The Lord is sovereign, I am a sinner. He has the same right to me and mine, as the potter over the clay. And if He has pardoned our sins, and united us to Himself, all will be well at last. We ought to be willing to be placed in the most painful situation, if it may promote His glory, which should be our highest end, for He suffered much more for us than He will ever lay upon us. And since He has said, ‘My grace is sufficient for you,’ and ‘My strength shall be perfected in your weakness,’ and promised that ‘all shall work together for good’ in the final issue, I am to leave all in His hands, and am, in some measure enabled to do so. But, I find, if the spirit be willing, the flesh is weak. Self and unbelief often assail me.
She has now been seven weeks in Bethlem Hospital. For though only the Lord can relieve her, He usually answers prayers in the use of means. There she has the best. I have many alleviations to thank Him for. She is gentle and compliant with all the rules of the place, submits to everything required without coercion, is much favoured by those who have the care of her, and is so well pleased with treatment, that she expresses no desire of coming out. Praise the Lord, O my soul, for these mercies. She is neither mopish, nor frantic, and the Lord has disposed the heart of strangers to be her friends. She is certainly not worse. But a malady of this kind is seldom cured suddenly.
The Lord can restore her to peace and to me, and if He sees it best upon the whole, He will. But should she die deranged while I am living, my thoughts would without hesitation follow her to a place among those who surround the throne of glory with songs of praise, day and night, day without night, to the Lamb who sets upon all, and who redeemed them by His blood. Time is short, we are traveling on, and shall soon be at home. Then, farewell sin and sorrow for ever. Heaven and eternity will make rich amends for all the sufferings which His wise plan may appoint us to endure while here.
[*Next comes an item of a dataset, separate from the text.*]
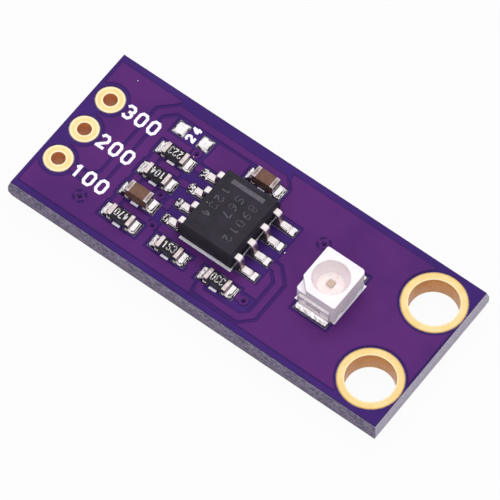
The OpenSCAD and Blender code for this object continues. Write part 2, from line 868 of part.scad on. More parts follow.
module amp_bond_wires() {
    color("#e6b95c") for (row = lead_rows) {
        from = [amp_die_w / 2 - 4 * wire_t, row * bond_pitch];
        reach = [finger_in + 5 * wire_t, row * lead_pitch] - from;
        translate([amp_x, 0, 0]) both_ways()
            translate(from) rotate(atan2(reach[1], reach[0]))
                bond_wire([0, paddle_high + amp_die_h], [norm(reach), paddle_high], wire_rise);
    }
}

// Solder under each foot and in a low fillet in front of its tip
module amp_solder() {
    heel = foot_out - lead_foot - 2 * lead_fillet;
    edge = amp_land_span / 2 - land_edge;
    run = edge - foot_out;
    color("#e4e2e8") translate([0, 0, foil_high]) at_leads() across(lead_w + 2 * lead_fillet) polygon([
        [heel, 0], [heel, solder_t], [foot_out, solder_t], [foot_out, solder_t + 0.8 * lead_t],
        [foot_out + 0.22 * run, solder_t + 0.5 * lead_t], [foot_out + 0.56 * run, solder_t + 0.15 * lead_t],
        [edge, solder_t], [edge, 0]
    ]);
}

// Outline of the sensor's housing, with or without its cut corner
module housing_outline(with_cut) {
    x = sensor_x_l / 2;
    y = sensor_y_l / 2;
    start = with_cut ? [[-x, notch_l - y], [notch_l - x, -y]] : [[-x, -y]];
    start_r = with_cut ? [corner_r / 2, corner_r / 2] : [notch_r];
    polygon(rounded_loop(
        concat(start, [[x, -y], [x, y], [-x, y]]), concat(start_r, [corner_r, blunt_r, corner_r])
    ));
}

// Round window that narrows to its floor, drawn past the top by g
module window_cone(g) {
    translate([sensor_x, 0, floor_z])
        cylinder(h = window_d + g, r1 = floor_r, r2 = window_r + g * (window_r - floor_r) / window_d);
}

module sensor_housing() {
    color("#fbf3fb") difference() {
        translate([sensor_x, 0, 0]) {
            slab(seat_z + housing_lift, sensor_high - notch_d) housing_outline(false);
            slab(sensor_high - notch_d, sensor_high) housing_outline(true);
        }
        window_cone(past);
        sensor_front_terminal();
        sensor_back_terminal();
        for (side = [-1, 1], way = [-1, 1])
            translate([sensor_x + side * sensor_x_l / 2, way * slot_y, seat_z + slot_h / 2])
                cube([2 * slot_d, slot_l, slot_h], center = true);
    }
}

// Metal strip that folds from under the housing up its end and in to the window's floor
module terminal(side, inner_y) {
    arm_y = tab_out - tab_t / 2;
    low = seat_z + tab_t / 2;
    high = floor_z - tab_t / 2;
    route = rounded([[tab_in, low], [arm_y, low], [arm_y, high], [tab_in, high]], 0.7 * tab_t);
    translate([sensor_x, 0, 0]) rotate([0, 0, side * 90]) {
        difference() {
            across(tab_w) ribbon(route, tab_t);
            translate([tab_out - tab_t, -tab_hole_w / 2, seat_z + tab_hole_up])
                cube([2 * tab_t, tab_hole_w, tab_hole_h]);
        }
        slab(floor_z - tab_t, floor_z) panel([inner_y, -tab_pad_w / 2], [tab_in + tab_t, tab_pad_w / 2]);
    }
}

module sensor_front_terminal() {
    color("#efe6ea") terminal(-1, split_gap / 2 - split_y);
}

module sensor_back_terminal() {
    color("#efe6ea") terminal(1, split_y + split_gap / 2);
}

module sensor_die() {
    color("#c8b0a0") translate([sensor_x, 0, 0]) slab(floor_z, floor_z + die_h)
        square(die_s, center = true);
}

module sensor_bond_wire() {
    far = split_y + split_gap + 4 * wire_t;
    color("#e6c9b0") translate([sensor_x + die_s / 6, 0, 0]) rotate([0, 0, 90])
        bond_wire([die_s / 4, floor_z + die_h], [far, floor_z], wire_rise);
}

module sensor_window_fill() {
    color("#f3e6e6", 0.4) difference() {
        window_cone(0);
        sensor_die();
        sensor_bond_wire();
    }
}

// Solder under and in front of a sensor terminal
module sensor_solder(side) {
    edge = sensor_land_span / 2 - land_edge;
    run = edge - tab_out;
    color("#e4e2e8") translate([sensor_x, 0, foil_high]) rotate([0, 0, side * 90])
        across(sensor_land_w - 2 * land_edge) polygon([
            [tab_in, 0], [tab_in, solder_t], [tab_out, solder_t], [tab_out, solder_t + tab_climb],
            [tab_out + 0.3 * run, solder_t + 0.53 * tab_climb],
            [tab_out + 0.75 * run, solder_t + 0.17 * tab_climb],
            [edge, solder_rim], [edge, 0]
        ]);
}

board_core();
top_copper();
bottom_copper();
top_mask();
bottom_mask();
white_print();
for (k = [1 : 3]) pin_eyelet(k);
for (k = [1 : 2]) mount_eyelet(k);
via_barrels();
for (k = [1 : 5]) {
    at = resistor_at[k - 1];
    resistor_ceramic(at);
    resistor_glaze(at);
    resistor_ends(at);
    chip_solder(at, resistor_h);
}
for (k = [1 : 2]) {
    at = capacitor_at[k - 1];
    capacitor_ceramic(at);
    capacitor_ends(at);
    chip_solder(at, capacitor_h);
}
spare_land_solder();
amp_body();
amp_leads();
amp_paddle();
amp_die();
amp_bond_wires();
amp_solder();
sensor_housing();
sensor_window_fill();
sensor_die();
sensor_bond_wire();
sensor_front_terminal();
sensor_back_terminal();
sensor_solder(-1);  // sensor_front_solder
sensor_solder(1);  // sensor_back_solder
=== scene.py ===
import math

import bmesh
import bpy
from mathutils import Matrix, Vector, noise


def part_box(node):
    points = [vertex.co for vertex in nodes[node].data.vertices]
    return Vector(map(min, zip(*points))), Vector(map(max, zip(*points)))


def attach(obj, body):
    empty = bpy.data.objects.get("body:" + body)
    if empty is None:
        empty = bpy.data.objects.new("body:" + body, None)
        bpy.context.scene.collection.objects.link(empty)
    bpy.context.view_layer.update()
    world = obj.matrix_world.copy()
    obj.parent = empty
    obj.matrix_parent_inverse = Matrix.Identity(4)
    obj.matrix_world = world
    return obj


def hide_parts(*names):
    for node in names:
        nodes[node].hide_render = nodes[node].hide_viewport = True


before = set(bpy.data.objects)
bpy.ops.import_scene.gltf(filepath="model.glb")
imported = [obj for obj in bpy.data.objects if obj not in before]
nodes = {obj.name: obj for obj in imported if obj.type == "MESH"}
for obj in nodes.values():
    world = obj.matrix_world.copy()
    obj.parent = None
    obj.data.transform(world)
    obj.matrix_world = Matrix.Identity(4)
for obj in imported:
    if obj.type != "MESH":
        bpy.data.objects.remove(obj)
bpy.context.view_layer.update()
mm = 0.001
print("frame loaded:", len(nodes), "nodes")


# Colours are written as they look on screen and turned into linear light here
def tint(code):
    channels = [int(code[k:k + 2], 16) / 255 for k in (1, 3, 5)]
    return [c / 12.92 if c <= 0.04045 else ((c + 0.055) / 1.055) ** 2.4 for c in channels] + [1.0]


# A value goes to a socket by name, or by number as i0, i1 and so on
def addNode(tree, kind, options=None, **inputs):
    node = tree.nodes.new(kind)
    for key, value in (options or {}).items():
        setattr(node, key, value)
    for key, value in inputs.items():
        socket = node.inputs[int(key[1:])] if key[0] == "i" and key[1:].isdigit() else node.inputs[key]
        if isinstance(value, bpy.types.NodeSocket):
            tree.links.new(value, socket)
        else:
            socket.default_value = value
    return node


def addMath(tree, operation, first, second=0.0):
    return addNode(tree, "ShaderNodeMath", {"operation": operation}, i0=first, i1=second).outputs[0]


def addVectorMath(tree, operation, first, second, output="Vector"):
    return addNode(tree, "ShaderNodeVectorMath", {"operation": operation}, i0=first, i1=second).outputs[output]


def addAxis(tree, vector, axis):
    return addNode(tree, "ShaderNodeSeparateXYZ", i0=vector).outputs["XYZ".index(axis)]


def addNoise(tree, place, size, detail, rough, stretch):
    spread = addNode(tree, "ShaderNodeMapping", i0=place, i3=[s / (size * mm) for s in stretch])
    grain = addNode(tree, "ShaderNodeTexNoise", Scale=1.0, Detail=detail, Roughness=rough)
    tree.links.new(spread.outputs[0], grain.inputs["Vector"])
    return grain.outputs["Fac"]


def addRamp(tree, factor, low, high, start, end):
    ramp = addNode(tree, "ShaderNodeMapRange", {"interpolation_type": "SMOOTHSTEP"}, i0=factor)
    for key, value in zip((1, 2, 3, 4), (low, high, start, end)):
        ramp.inputs[key].default_value = value
    return ramp.outputs[0]


def addMix(tree, factor, first, second):
    return addNode(tree, "ShaderNodeMix", {"data_type": "RGBA"}, i0=factor, i6=first, i7=second).outputs[2]


# Shares of a noise, or of a slope, between which a tone or a roughness turns
turnPoints = {
    "tones": (0.32, 0.68), "layers": (0.38, 0.62), "fleck": (0.58, 0.72), "rough": (0.3, 0.7), "ends": (0.3, 0.8),
}


# Bands of tone by height, in millimetres
def addLayers(tree, look, place, patches, colour):
    height = addAxis(tree, place, "Z")
    for low, high, tone, toneTwo, amount in look["layers"]:
        layer = addMix(tree, addRamp(tree, patches, *turnPoints["layers"], 0, 1), tint(tone), tint(toneTwo))
        colour = addMix(tree, addRamp(tree, height, low * mm, high * mm, 0, amount), colour, layer)
    return colour


# Rings of painted highlight and painted shade round the centres, on the tops alone: radius, width, tone and amount of
# each
def addPaintedRims(tree, look, place, colour):
    low, high = look["rimsAbove"]
    onTop = addRamp(tree, addAxis(tree, place, "Z"), low * mm, high * mm, 0, 1)
    flat = addVectorMath(tree, "MULTIPLY", place, (1, 1, 0))
    radius = None
    for x, y in look["centres"]:
        away = addVectorMath(tree, "DISTANCE", flat, (x * mm, y * mm, 0), "Value")
        radius = addMath(tree, "MINIMUM", radius, away) if radius else away
    for rim, width, tone, amount in look["rimLightAndShade"]:
        off = addMath(tree, "ABSOLUTE", addMath(tree, "SUBTRACT", radius, rim * mm))
        share = addMath(tree, "MULTIPLY", addRamp(tree, off, 0, width * mm, amount, 0), onTop)
        colour = addMix(tree, share, colour, tint(tone))
    return colour


# One finish: two tones mixed by a grain, a roughness range, a bump, and what else it names
plainLook = {"stretch": (1, 1, 1), "bump": 0.3, "relief": 0.01, "shader": {}}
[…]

I beg all your prayers. I need them, and I prize them. May the Lord bless you wherever you are and make you a blessing to many. Amen.
I am your affectionate and obliged,
John Newton
Miss Catlett eventually recovered and was released from the hospital, after a stay of about a year. She married Joseph Smith, an optician, in 1805. John Newton died a couple of years later, in 1807. She was to survive her husband, who died in 1825. She died in 1834.
This is from an upcoming book of letters from John Newton to John Campbell, that I have edited. It contains some letters and many parts of letters previously unpublished. The above is an example of a published letter with many of the personal details missing that have now been restored.